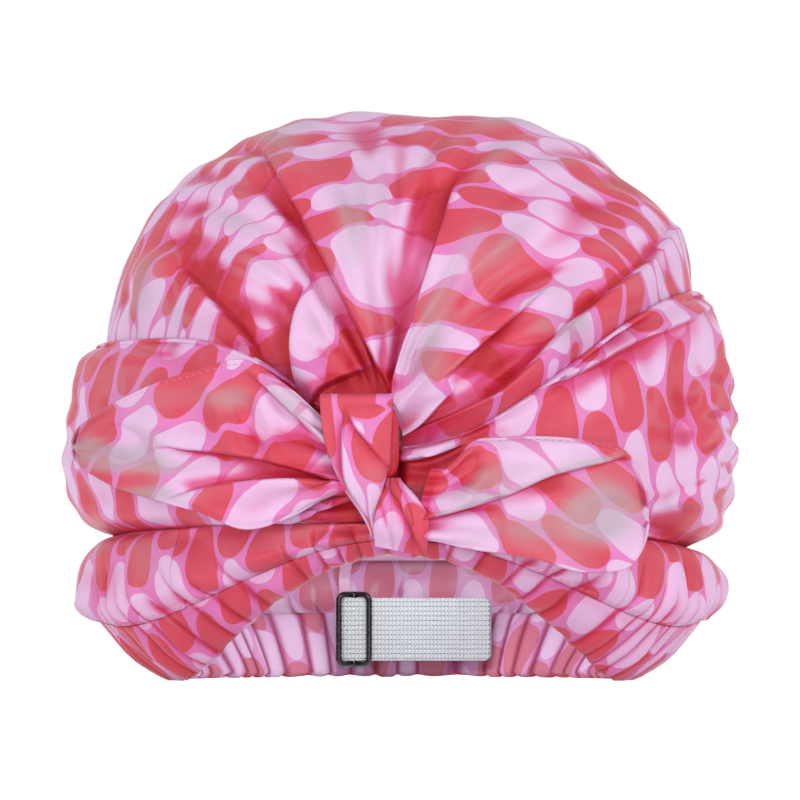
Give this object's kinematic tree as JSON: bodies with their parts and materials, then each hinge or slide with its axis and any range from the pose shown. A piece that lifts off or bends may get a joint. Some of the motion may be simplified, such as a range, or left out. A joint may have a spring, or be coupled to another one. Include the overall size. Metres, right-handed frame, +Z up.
{
  "type": "shower cap",
  "caption": "Turban-style shower cap of printed satin with a knotted front, bow petals, an elastic gathered hem and a size strap with a wire slide.",
  "frame": {"origin": "on the floor plane under the middle of the cap's bounding box, with the hem standing on z = 0", "axes": "+Z up through the crown; -Y out of the front through the knot; +X towards the right seen from the front"},
  "size_m": [0.2611, 0.242, 0.2202],
  "materials": {
    "printed_satin": "satin polyester printed all over in coral red and pale pink on mid pink",
    "coral_satin": "satin polyester in the print's coral red",
    "pale_lining": "smooth coated cloth, pale dusty pink",
    "white_elastic": "knitted elastic webbing, matt white",
    "black_wire": "gloss black coated steel wire"
  },
  "bodies": {
    "cap": {"crown_panel": "printed_satin", "lining": "pale_lining", "wrap_roll_left": "printed_satin", "wrap_roll_right": "printed_satin", "hem_casing": "printed_satin", "hem_elastic": "white_elastic", "hem_front": "printed_satin", "hem_left": "printed_satin", "hem_right": "printed_satin", "knot_core": "coral_satin", "knot_wrap": "printed_satin", "knot_tail": "printed_satin", "bow_petal_left": "printed_satin", "bow_petal_right": "printed_satin", "adjuster_strap": "white_elastic", "seam_binding": "pale_lining"},
    "slide": {"slider_buckle": "black_wire"}
  },
  "joints": [
    {"name": "strap_adjust", "type": "slide", "parent": "cap", "child": "slide", "axis": [1, 0, 0], "range_m": [0, 0.036]}
  ]
}
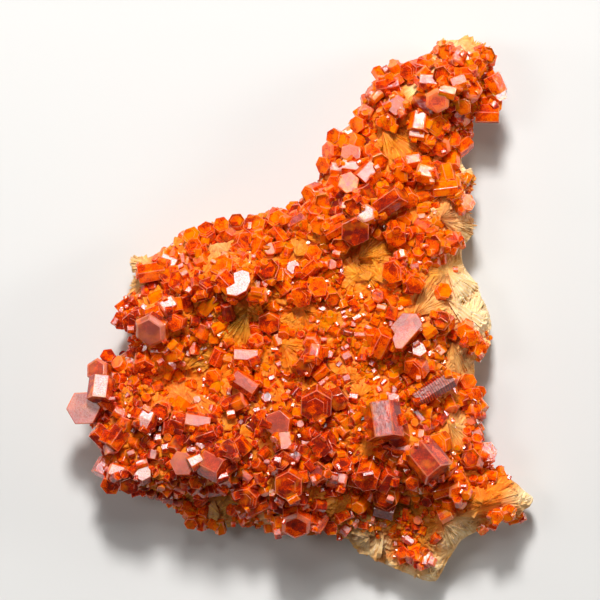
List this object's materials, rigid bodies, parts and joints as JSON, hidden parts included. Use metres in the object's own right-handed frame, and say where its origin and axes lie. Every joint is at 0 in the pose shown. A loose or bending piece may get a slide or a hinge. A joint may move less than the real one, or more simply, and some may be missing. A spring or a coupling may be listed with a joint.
{
  "type": "vanadinite on barite specimen",
  "caption": "Mineral specimen: a broken plate of bladed barite, its face crusted with six-sided vanadinite crystals, lying on the flat of its back.",
  "frame": {"origin": "on the resting flat of the broken back, below the middle of the crystal face", "axes": "+Z out of the crystal face, square to the resting flat; +Y along the specimen towards its pointed spire; +X to the right when the crystal face is seen with the spire up"},
  "size_m": [0.075, 0.0874, 0.0226],
  "materials": {
    "barite": "matte",
    "vanadinite": "gloss"
  },
  "bodies": {
    "root": {"barite_matrix": "barite", "vanadinite_spire_tip": "vanadinite", "vanadinite_spire_head": "vanadinite", "vanadinite_spire_head_east": "vanadinite", "vanadinite_spire_notch": "vanadinite", "vanadinite_spire_blade_rim": "vanadinite", "vanadinite_spire_hexagon": "vanadinite", "vanadinite_spire_west": "vanadinite", "vanadinite_spire_middle": "vanadinite", "vanadinite_spire_low": "vanadinite", "vanadinite_spire_mite": "vanadinite", "vanadinite_saddle_point": "vanadinite", "vanadinite_saddle_prism": "vanadinite", "vanadinite_saddle_brow": "vanadinite", "vanadinite_north_ridge_east": "vanadinite", "vanadinite_north_ridge_middle": "vanadinite", "vanadinite_north_ridge_west": "vanadinite", "vanadinite_crown": "vanadinite", "vanadinite_centre_north": "vanadinite", "vanadinite_valley_prism": "vanadinite", "vanadinite_east_knoll": "vanadinite", "vanadinite_valley_hexagon": "vanadinite", "vanadinite_east_pair": "vanadinite", "vanadinite_east_studs": "vanadinite", "vanadinite_east_plate": "vanadinite", "vanadinite_east_rim_low": "vanadinite", "vanadinite_striped_prism": "vanadinite", "vanadinite_east_beads": "vanadinite", "vanadinite_north_west_corner": "vanadinite", "vanadinite_west_shoulder": "vanadinite", "vanadinite_west_eaves": "vanadinite", "vanadinite_west_point": "vanadinite", "vanadinite_west_under": "vanadinite", "vanadinite_west_square": "vanadinite", "vanadinite_low_west_knot": "vanadinite", "vanadinite_ledge": "vanadinite", "vanadinite_middle_prisms": "vanadinite", "vanadinite_heart_west": "vanadinite", "vanadinite_centre_dark": "vanadinite", "vanadinite_heart_hexagon": "vanadinite", "vanadinite_heart_west_prisms": "vanadinite", "vanadinite_heart_notched": "vanadinite", "vanadinite_keel_west": "vanadinite", "vanadinite_keel": "vanadinite", "vanadinite_keel_east": "vanadinite", "vanadinite_prow": "vanadinite", "vanadinite_prow_low": "vanadinite", "vanadinite_knob": "vanadinite", "vanadinite_arm_root": "vanadinite", "vanadinite_east_corner": "vanadinite", "vanadinite_arm_south": "vanadinite", "vanadinite_foot_studs": "vanadinite"}
  },
  "joints": []
}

● Brief: Determine how many lines in the listing above hold the string "joints", then write only the number.

● Reply: 3